What to do: Present the data once more in exactly its original form.

-- START OF Recorded information --

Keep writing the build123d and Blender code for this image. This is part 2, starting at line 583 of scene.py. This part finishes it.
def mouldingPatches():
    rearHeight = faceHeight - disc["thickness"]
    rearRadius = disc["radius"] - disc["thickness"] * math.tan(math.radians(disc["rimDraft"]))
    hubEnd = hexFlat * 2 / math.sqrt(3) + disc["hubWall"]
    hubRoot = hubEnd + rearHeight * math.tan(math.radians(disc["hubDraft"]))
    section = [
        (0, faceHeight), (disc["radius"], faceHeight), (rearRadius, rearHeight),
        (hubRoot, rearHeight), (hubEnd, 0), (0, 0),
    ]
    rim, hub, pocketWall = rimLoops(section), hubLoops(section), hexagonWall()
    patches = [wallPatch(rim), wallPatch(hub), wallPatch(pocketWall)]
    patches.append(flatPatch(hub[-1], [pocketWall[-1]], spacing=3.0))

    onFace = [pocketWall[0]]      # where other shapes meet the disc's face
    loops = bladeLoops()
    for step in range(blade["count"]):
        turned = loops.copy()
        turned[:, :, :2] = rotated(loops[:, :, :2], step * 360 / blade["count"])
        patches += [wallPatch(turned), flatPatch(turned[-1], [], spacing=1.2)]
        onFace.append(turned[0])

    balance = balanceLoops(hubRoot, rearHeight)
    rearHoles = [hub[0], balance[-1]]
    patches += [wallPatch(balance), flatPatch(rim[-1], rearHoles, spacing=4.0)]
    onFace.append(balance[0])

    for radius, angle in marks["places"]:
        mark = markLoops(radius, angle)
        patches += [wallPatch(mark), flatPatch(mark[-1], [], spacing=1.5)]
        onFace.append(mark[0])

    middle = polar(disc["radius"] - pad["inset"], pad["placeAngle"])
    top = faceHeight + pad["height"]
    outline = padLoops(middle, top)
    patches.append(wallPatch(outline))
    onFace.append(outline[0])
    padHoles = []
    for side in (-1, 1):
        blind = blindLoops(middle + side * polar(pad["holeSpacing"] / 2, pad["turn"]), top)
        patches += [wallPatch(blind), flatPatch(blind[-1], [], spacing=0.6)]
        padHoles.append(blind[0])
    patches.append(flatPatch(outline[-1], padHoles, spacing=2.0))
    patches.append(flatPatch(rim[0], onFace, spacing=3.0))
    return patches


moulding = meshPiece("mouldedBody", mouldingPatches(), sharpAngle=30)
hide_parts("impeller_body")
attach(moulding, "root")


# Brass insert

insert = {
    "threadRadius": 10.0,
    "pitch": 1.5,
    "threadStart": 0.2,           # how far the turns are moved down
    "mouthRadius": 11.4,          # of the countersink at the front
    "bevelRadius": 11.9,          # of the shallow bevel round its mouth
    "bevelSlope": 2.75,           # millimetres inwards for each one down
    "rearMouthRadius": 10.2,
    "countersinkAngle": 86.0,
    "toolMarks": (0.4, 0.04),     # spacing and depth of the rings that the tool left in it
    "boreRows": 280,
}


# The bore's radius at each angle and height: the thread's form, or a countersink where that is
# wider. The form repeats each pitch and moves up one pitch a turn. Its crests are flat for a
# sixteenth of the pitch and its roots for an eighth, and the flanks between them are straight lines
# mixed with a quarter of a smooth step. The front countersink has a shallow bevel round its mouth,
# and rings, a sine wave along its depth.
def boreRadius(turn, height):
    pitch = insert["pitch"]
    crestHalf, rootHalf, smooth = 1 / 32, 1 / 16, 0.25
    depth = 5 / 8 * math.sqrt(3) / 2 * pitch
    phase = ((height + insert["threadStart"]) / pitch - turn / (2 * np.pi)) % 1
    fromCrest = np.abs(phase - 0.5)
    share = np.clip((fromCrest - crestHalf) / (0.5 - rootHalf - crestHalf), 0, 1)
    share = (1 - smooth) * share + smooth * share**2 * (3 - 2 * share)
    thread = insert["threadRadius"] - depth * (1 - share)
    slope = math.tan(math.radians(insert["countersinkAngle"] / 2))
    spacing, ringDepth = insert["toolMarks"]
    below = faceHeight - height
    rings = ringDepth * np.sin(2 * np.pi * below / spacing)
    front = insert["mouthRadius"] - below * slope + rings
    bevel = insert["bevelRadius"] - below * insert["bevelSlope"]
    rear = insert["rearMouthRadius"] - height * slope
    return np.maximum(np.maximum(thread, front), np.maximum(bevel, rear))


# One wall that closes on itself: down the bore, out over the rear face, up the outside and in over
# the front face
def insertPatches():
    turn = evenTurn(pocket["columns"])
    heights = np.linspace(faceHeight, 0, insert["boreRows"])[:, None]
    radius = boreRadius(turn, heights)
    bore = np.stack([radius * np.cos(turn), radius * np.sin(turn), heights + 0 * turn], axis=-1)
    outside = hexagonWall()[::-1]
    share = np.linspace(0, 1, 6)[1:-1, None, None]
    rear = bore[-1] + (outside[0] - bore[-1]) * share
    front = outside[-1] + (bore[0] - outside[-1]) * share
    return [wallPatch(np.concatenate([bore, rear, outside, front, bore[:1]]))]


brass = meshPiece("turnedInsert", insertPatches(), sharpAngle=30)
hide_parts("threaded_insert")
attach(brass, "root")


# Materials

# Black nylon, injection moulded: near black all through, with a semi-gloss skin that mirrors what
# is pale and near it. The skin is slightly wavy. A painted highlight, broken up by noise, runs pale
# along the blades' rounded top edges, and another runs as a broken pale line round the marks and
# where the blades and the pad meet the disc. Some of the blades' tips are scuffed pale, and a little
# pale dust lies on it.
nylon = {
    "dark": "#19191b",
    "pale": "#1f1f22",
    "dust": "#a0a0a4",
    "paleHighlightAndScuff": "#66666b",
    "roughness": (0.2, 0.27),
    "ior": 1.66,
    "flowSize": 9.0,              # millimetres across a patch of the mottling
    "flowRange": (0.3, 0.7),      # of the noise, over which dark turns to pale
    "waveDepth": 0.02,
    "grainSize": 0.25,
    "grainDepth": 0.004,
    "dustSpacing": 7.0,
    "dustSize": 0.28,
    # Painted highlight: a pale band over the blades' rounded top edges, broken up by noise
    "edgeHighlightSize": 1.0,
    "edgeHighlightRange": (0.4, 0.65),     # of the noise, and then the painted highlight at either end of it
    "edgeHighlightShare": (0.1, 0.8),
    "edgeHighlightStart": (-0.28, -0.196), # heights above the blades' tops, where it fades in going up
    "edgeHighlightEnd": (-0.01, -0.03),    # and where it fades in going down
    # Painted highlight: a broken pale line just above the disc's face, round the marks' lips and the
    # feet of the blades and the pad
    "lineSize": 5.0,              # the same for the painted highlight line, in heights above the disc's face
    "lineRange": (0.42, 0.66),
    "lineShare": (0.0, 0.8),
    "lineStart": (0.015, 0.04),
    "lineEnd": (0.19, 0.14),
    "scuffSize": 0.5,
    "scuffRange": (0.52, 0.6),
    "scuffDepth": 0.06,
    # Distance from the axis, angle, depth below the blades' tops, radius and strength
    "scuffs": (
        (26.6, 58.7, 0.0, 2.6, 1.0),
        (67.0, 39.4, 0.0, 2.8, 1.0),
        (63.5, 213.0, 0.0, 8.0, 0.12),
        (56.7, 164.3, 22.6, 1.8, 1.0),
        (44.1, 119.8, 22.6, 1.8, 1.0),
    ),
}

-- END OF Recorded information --

Answer to the problem:
Keep writing the build123d and Blender code for this image. This is part 2, starting at line 583 of scene.py. This part finishes it.
def mouldingPatches():
    rearHeight = faceHeight - disc["thickness"]
    rearRadius = disc["radius"] - disc["thickness"] * math.tan(math.radians(disc["rimDraft"]))
    hubEnd = hexFlat * 2 / math.sqrt(3) + disc["hubWall"]
    hubRoot = hubEnd + rearHeight * math.tan(math.radians(disc["hubDraft"]))
    section = [
        (0, faceHeight), (disc["radius"], faceHeight), (rearRadius, rearHeight),
        (hubRoot, rearHeight), (hubEnd, 0), (0, 0),
    ]
    rim, hub, pocketWall = rimLoops(section), hubLoops(section), hexagonWall()
    patches = [wallPatch(rim), wallPatch(hub), wallPatch(pocketWall)]
    patches.append(flatPatch(hub[-1], [pocketWall[-1]], spacing=3.0))

    onFace = [pocketWall[0]]      # where other shapes meet the disc's face
    loops = bladeLoops()
    for step in range(blade["count"]):
        turned = loops.copy()
        turned[:, :, :2] = rotated(loops[:, :, :2], step * 360 / blade["count"])
        patches += [wallPatch(turned), flatPatch(turned[-1], [], spacing=1.2)]
        onFace.append(turned[0])

    balance = balanceLoops(hubRoot, rearHeight)
    rearHoles = [hub[0], balance[-1]]
    patches += [wallPatch(balance), flatPatch(rim[-1], rearHoles, spacing=4.0)]
    onFace.append(balance[0])

    for radius, angle in marks["places"]:
        mark = markLoops(radius, angle)
        patches += [wallPatch(mark), flatPatch(mark[-1], [], spacing=1.5)]
        onFace.append(mark[0])

    middle = polar(disc["radius"] - pad["inset"], pad["placeAngle"])
    top = faceHeight + pad["height"]
    outline = padLoops(middle, top)
    patches.append(wallPatch(outline))
    onFace.append(outline[0])
    padHoles = []
    for side in (-1, 1):
        blind = blindLoops(middle + side * polar(pad["holeSpacing"] / 2, pad["turn"]), top)
        patches += [wallPatch(blind), flatPatch(blind[-1], [], spacing=0.6)]
        padHoles.append(blind[0])
    patches.append(flatPatch(outline[-1], padHoles, spacing=2.0))
    patches.append(flatPatch(rim[0], onFace, spacing=3.0))
    return patches


moulding = meshPiece("mouldedBody", mouldingPatches(), sharpAngle=30)
hide_parts("impeller_body")
attach(moulding, "root")


# Brass insert

insert = {
    "threadRadius": 10.0,
    "pitch": 1.5,
    "threadStart": 0.2,           # how far the turns are moved down
    "mouthRadius": 11.4,          # of the countersink at the front
    "bevelRadius": 11.9,          # of the shallow bevel round its mouth
    "bevelSlope": 2.75,           # millimetres inwards for each one down
    "rearMouthRadius": 10.2,
    "countersinkAngle": 86.0,
    "toolMarks": (0.4, 0.04),     # spacing and depth of the rings that the tool left in it
    "boreRows": 280,
}


# The bore's radius at each angle and height: the thread's form, or a countersink where that is
# wider. The form repeats each pitch and moves up one pitch a turn. Its crests are flat for a
# sixteenth of the pitch and its roots for an eighth, and the flanks between them are straight lines
# mixed with a quarter of a smooth step. The front countersink has a shallow bevel round its mouth,
# and rings, a sine wave along its depth.
def boreRadius(turn, height):
    pitch = insert["pitch"]
    crestHalf, rootHalf, smooth = 1 / 32, 1 / 16, 0.25
    depth = 5 / 8 * math.sqrt(3) / 2 * pitch
    phase = ((height + insert["threadStart"]) / pitch - turn / (2 * np.pi)) % 1
    fromCrest = np.abs(phase - 0.5)
    share = np.clip((fromCrest - crestHalf) / (0.5 - rootHalf - crestHalf), 0, 1)
    share = (1 - smooth) * share + smooth * share**2 * (3 - 2 * share)
    thread = insert["threadRadius"] - depth * (1 - share)
    slope = math.tan(math.radians(insert["countersinkAngle"] / 2))
    spacing, ringDepth = insert["toolMarks"]
    below = faceHeight - height
    rings = ringDepth * np.sin(2 * np.pi * below / spacing)
    front = insert["mouthRadius"] - below * slope + rings
    bevel = insert["bevelRadius"] - below * insert["bevelSlope"]
    rear = insert["rearMouthRadius"] - height * slope
    return np.maximum(np.maximum(thread, front), np.maximum(bevel, rear))


# One wall that closes on itself: down the bore, out over the rear face, up the outside and in over
# the front face
def insertPatches():
    turn = evenTurn(pocket["columns"])
    heights = np.linspace(faceHeight, 0, insert["boreRows"])[:, None]
    radius = boreRadius(turn, heights)
    bore = np.stack([radius * np.cos(turn), radius * np.sin(turn), heights + 0 * turn], axis=-1)
    outside = hexagonWall()[::-1]
    share = np.linspace(0, 1, 6)[1:-1, None, None]
    rear = bore[-1] + (outside[0] - bore[-1]) * share
    front = outside[-1] + (bore[0] - outside[-1]) * share
    return [wallPatch(np.concatenate([bore, rear, outside, front, bore[:1]]))]


brass = meshPiece("turnedInsert", insertPatches(), sharpAngle=30)
hide_parts("threaded_insert")
attach(brass, "root")


# Materials

# Black nylon, injection moulded: near black all through, with a semi-gloss skin that mirrors what
# is pale and near it. The skin is slightly wavy. A painted highlight, broken up by noise, runs pale
# along the blades' rounded top edges, and another runs as a broken pale line round the marks and
# where the blades and the pad meet the disc. Some of the blades' tips are scuffed pale, and a little
# pale dust lies on it.
nylon = {
    "dark": "#19191b",
    "pale": "#1f1f22",
    "dust": "#a0a0a4",
    "paleHighlightAndScuff": "#66666b",
    "roughness": (0.2, 0.27),
    "ior": 1.66,
    "flowSize": 9.0,              # millimetres across a patch of the mottling
    "flowRange": (0.3, 0.7),      # of the noise, over which dark turns to pale
    "waveDepth": 0.02,
    "grainSize": 0.25,
    "grainDepth": 0.004,
    "dustSpacing": 7.0,
    "dustSize": 0.28,
    # Painted highlight: a pale band over the blades' rounded top edges, broken up by noise
    "edgeHighlightSize": 1.0,
    "edgeHighlightRange": (0.4, 0.65),     # of the noise, and then the painted highlight at either end of it
    "edgeHighlightShare": (0.1, 0.8),
    "edgeHighlightStart": (-0.28, -0.196), # heights above the blades' tops, where it fades in going up
    "edgeHighlightEnd": (-0.01, -0.03),    # and where it fades in going down
    # Painted highlight: a broken pale line just above the disc's face, round the marks' lips and the
    # feet of the blades and the pad
    "lineSize": 5.0,              # the same for the painted highlight line, in heights above the disc's face
    "lineRange": (0.42, 0.66),
    "lineShare": (0.0, 0.8),
    "lineStart": (0.015, 0.04),
    "lineEnd": (0.19, 0.14),
    "scuffSize": 0.5,
    "scuffRange": (0.52, 0.6),
    "scuffDepth": 0.06,
    # Distance from the axis, angle, depth below the blades' tops, radius and strength
    "scuffs": (
        (26.6, 58.7, 0.0, 2.6, 1.0),
        (67.0, 39.4, 0.0, 2.8, 1.0),
        (63.5, 213.0, 0.0, 8.0, 0.12),
        (56.7, 164.3, 22.6, 1.8, 1.0),
        (44.1, 119.8, 22.6, 1.8, 1.0),
    ),
}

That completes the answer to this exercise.